What is Power BI?
A friendly Microsoft tool that turns raw data into colourful, interactive dashboards — mostly by clicking and dragging.
What you will learn
- Say what Power BI is in plain words
- Understand business intelligence and dashboards
- Know the three parts: Desktop, Service and Mobile
Turning data into pictures
Power BI is a Microsoft tool that takes your data — from Excel, files or a database — and turns it into charts, tables and dashboards that anyone can read at a glance. The best part: you build most of it by clicking and dragging, not by writing code.
This whole idea has a name: business intelligence (BI). It simply means using data to make better decisions. Instead of scrolling through ten thousand rows in a spreadsheet, you look at one clear picture and instantly see what is going on.
What is a dashboard?
A dashboard is a single screen that shows the most important numbers together — like the dashboard in a car shows speed, fuel and temperature at once. A sales dashboard might show total sales, the top product, and a trend line over time, all on one page.
Why it helps: rows become an answer
Here is the whole point of Power BI in miniature. Imagine a spreadsheet with many sales rows. On its own it is just numbers; Power BI turns it into a clear answer.
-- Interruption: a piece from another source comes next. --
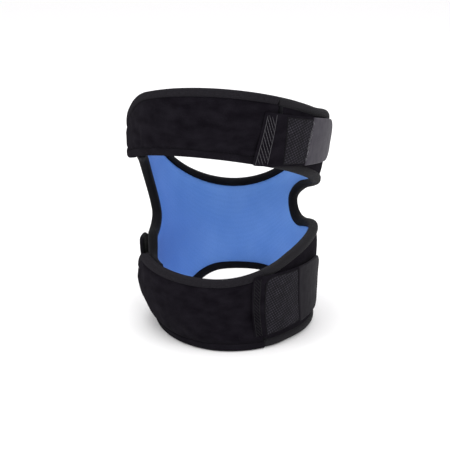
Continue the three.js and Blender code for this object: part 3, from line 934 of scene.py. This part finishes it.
def strap_patch(strap, inset):
    """The padded part of a strap, from its sewn and rounded rear end to its square front end."""
    rear = STRAP_REAR + turn_of(inset)
    bottom_end, top_end = strap["end"]
    length = arc((bottom_end + top_end) / 2 - rear)
    height = float(strap["top"](0) - strap["bottom"](0)) - 2 * inset
    along = (crowded(length, 3, PAD_PITCH) / length)[:, None]
    across = (crowded(height, 3, PAD_PITCH) / height)[None, :]
    angle = lerp(rear, lerp(bottom_end, top_end, across), along)
    low_cut, high_cut = (
        rounded(arc(angle - rear), length_cut - inset) * (height_cut - inset) / (length_cut - inset)
        for length_cut, height_cut in strap["corners"]
    )
    low = inset_line(strap["bottom"], inset)(angle) + low_cut
    high = inset_line(strap["top"], -inset)(angle) - high_cut
    cut = Patch((angle, lerp(low, high, across)))
    from_end = arc(lerp(bottom_end, top_end, strap_share(strap, cut.angle, cut.z)) - cut.angle)
    from_edges = np.minimum(strap["top"](cut.angle) - cut.z, cut.z - strap["bottom"](cut.angle)) - inset
    near_end = from_end < cut.depth + 0.5
    cut.depth = np.where(near_end, np.minimum(SQUARE_END * from_end, from_edges), cut.depth)
    cut.depth = np.clip(cut.depth, 0, None)
    return cut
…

Raw rows (hard to read) -> Power BI shows
Keyboard North 1200 Total Sales: 11,750
Mouse South 450 Top region: North
Monitor North 8900 Top product: MonitorNote: Output: Instead of reading every row, you instantly see the three answers that matter: total sales of 11,750, the strongest region (North) and the best product (Monitor). Turning rows into answers like this is exactly what business intelligence means.
Isn’t this just Excel?
If you have used a spreadsheet, Power BI will feel familiar — but it is built for a different job. Excel is brilliant for entering and editing numbers cell by cell. Power BI is built for connecting to data and showing it as interactive pictures you can share. Here is the difference at a glance:
| Excel | Power BI | |
|---|---|---|
| Best at | Typing and editing numbers | Connecting data and showing it |
| Looks like | A grid of cells | A page of charts and cards |
| When data changes | You re-edit by hand | Click Refresh and it updates |
| Interactive for viewers | Not really | Yes — click a slicer and it all filters |
| Sharing | Email the file around | Publish once; people open a live link |
A simple way to remember it: you often prepare data in Excel, then present and explore it in Power BI. They are teammates, not rivals.
The three parts of Power BI
Power BI is not one app — it is a small family of three. You will spend almost all your learning time in the first one.
| Part | What it is | You use it to |
|---|---|---|
| Power BI Desktop | A free Windows app on your computer | Build reports and dashboards (this is where you work) |
| Power BI Service | A website (app.powerbi.com) | Publish and share your work with others |
| Power BI Mobile | A phone / tablet app | View dashboards on the go |
A normal day looks like this: you build in Desktop, you publish to the Service so the link can be shared, and your manager views it on Mobile. Same report, three places.
Tip: Power BI Desktop is completely free. Download it from the Microsoft Store or the Power BI website and you can follow this whole course without paying anything.
Watch out: Power BI Desktop runs on Windows only. On a Mac, you can use a Windows virtual machine, or build similar dashboards in the Power BI Service website in your browser.
Q. Which part of Power BI do you use to build your reports?
✍️ Practice
- Write a one-sentence definition of business intelligence in your own words.
- List three numbers you would want on a dashboard for a small online shop.
🏠 Homework
- Download Power BI Desktop (free) and open it. Note the names of the main areas you can see on screen.